5. September 2016

Raum-Neurosen

 

Ballard ist ganz sicher einer der interessantesten Autoren des letzten Jahrhunderts. Er schrieb viel und obwohl sich scheinbar vieles davon glich – dystopische, Sci-fi-artige Untergangsszenarien, die komplex fortführen, was man typisch britisch geprägt nennen könnte, von Orwell, Wyndham Lewis oder Golding prominent begonnen –, so gleichen sich in seinem umfangreichen Werk eigentlich nur wenige Stränge. Ballard schrieb autobiografische, historische Betrachtungen, ein großes Konvolut sozialkritisch-realistischer Storys, früh-ökologisch-vordenkerische Texte, sogar Krimis, teils extrem bizarre Experimentalromane im pornografisch-gewalttätigen Textraum, in Burroughs-Manier gecuttet, reine Weltraum-Odysseen, Katastrophen-Szenarien, als auch, und der Roman High-Rise gehört in diese Richtung, außerordentlich harte Sozialdystopien, die sich mit dem Einfluss von menschengeschaffenen Räumen bzw. Architekturen und Landschaften nebst Produkten/Waren auf das menschliche Verhalten auseinandersetzen.

High-Rise, zuerst 1975 erschienen, ist der Abschluss einer Trilogie, die mit Crash und Die Beton-Insel zwei Vorgängerbände aufweist, deren Bitternis, Intelligenz und Imaginationsvermögen eine faszinierende Stimmung erschafft, die der englische Neo-Logismus ballardian zu umschreiben weiß, für den es im deutschen Sprachraum (wohl auch aufgrund der zu Unrecht in den Heyne Verlag der 80er oder der Phantastischen Bibliothek Suhrkamps verbannten „Popularität“ Ballards) keinen Bedarf als auch kein Pendant gibt – allerdings ist es auch ein grundsätzlicher Mangel deutscher Sprache, kaum Eponyme zuzulassen, außer kafkaesk oder zappaesk, vielleicht noch chaplinesk, fällt einem wenig ein.
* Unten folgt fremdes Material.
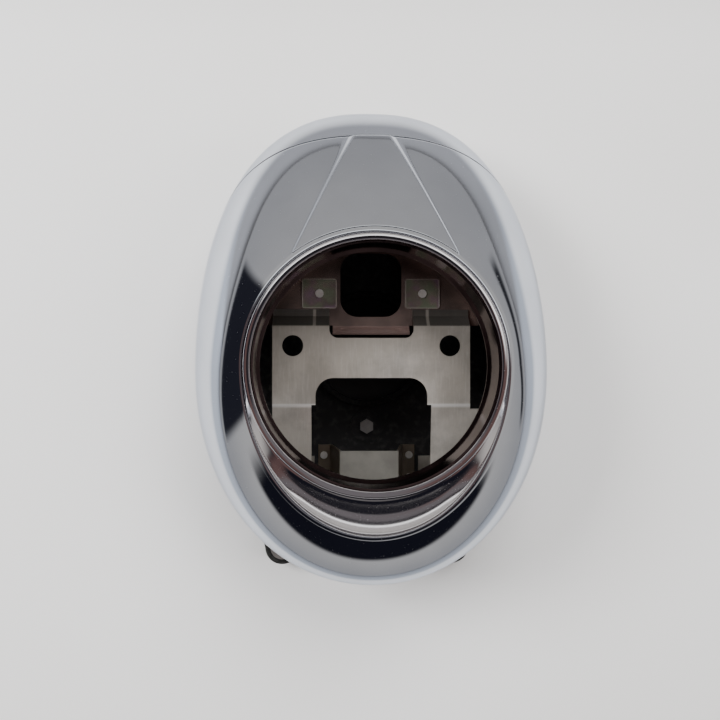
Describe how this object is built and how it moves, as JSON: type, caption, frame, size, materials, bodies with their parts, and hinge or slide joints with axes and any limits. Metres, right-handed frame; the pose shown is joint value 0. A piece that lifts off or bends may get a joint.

Viele Texte Ballards sind nach wie vor unübersetzt, seine gesammelten Erzählungen sind immerhin in zwei wohleditierten Heyne-Bänden vor einigen Jahren erschienen, der Rest in mehr oder minder obskuren Verlagen. Zum frisch erschienen Kinofilm High-Rise von Ben Wheatley 2016 ist nun im Zürcher Diaphanes Verlag, der sich vor allem durch seinen Hang zu philosophisch-kritisch-essayistischer Belletristik à la Perec auszeichnet, eine schöne Ausgabe erschienen, die Ballards deutsches Publikationsmuster erneut bedient. Ein Film, das Buch zum Film. So bei Spielbergs Tränen der Sonne 1987 und Cronenbergs Crash 1996 und jetzt dito.

Der Roman selbst ist eine heftige Kritik an den Errungenschaften der sogenannten Zivilisation. Utopistische Wohnmaschinen, praktische Produkte der Lebenserleichterung, Foucaultsche Dispositive im Gewand luststeigernder medialer Werbeästhetik. Und das herausgeforderte Gegenteil tritt ein. Völlige Isolierung, Pervertiertheit und kommunikative Verkümmerung bis hin zu wilden, barbarischen Zuständen und Krieg. War es in Crash noch die Fetischisierung von Autos und Unfällen, Verletzungen und Todessehnsucht als sexuelle Inkorporierung von Schnelligkeit und Konfrontation im Sinne menschengeschaffener Technik auf eine Gruppe von Protagonisten und in der Beton-Insel ein Stück Land, das von unüberquerbaren Autobahnen so eingeschlossen ist, dass sich eine Inselgeschichte Goldingscher Prägung entwickeln kann, so ist es in High-Rise die unhinnehmbare Wohnsituation in außermensch-maßstäblichen Siedlungen, wie sie vielfach als verdichtetes Wohnen über Jahrzehnte hoffnungsvoll und unkritisch in nahezu jedem Land der Welt als Universal-Lösung für das Wohnen der Zukunft praktiziert worden ist (und wird). Ballard dekonstruiert alles. Nichts bleibt. Bloß Rückfall und Zerstörung. Seltsam, dass Architekten scheinbar nie auf Ballard Bezug nehmen, noch nicht einmal kritisch. Ist er doch einer der frühen derjenigen, die explizit den künstlich geschaffenen Raum und seinen Einflüsse verhandeln.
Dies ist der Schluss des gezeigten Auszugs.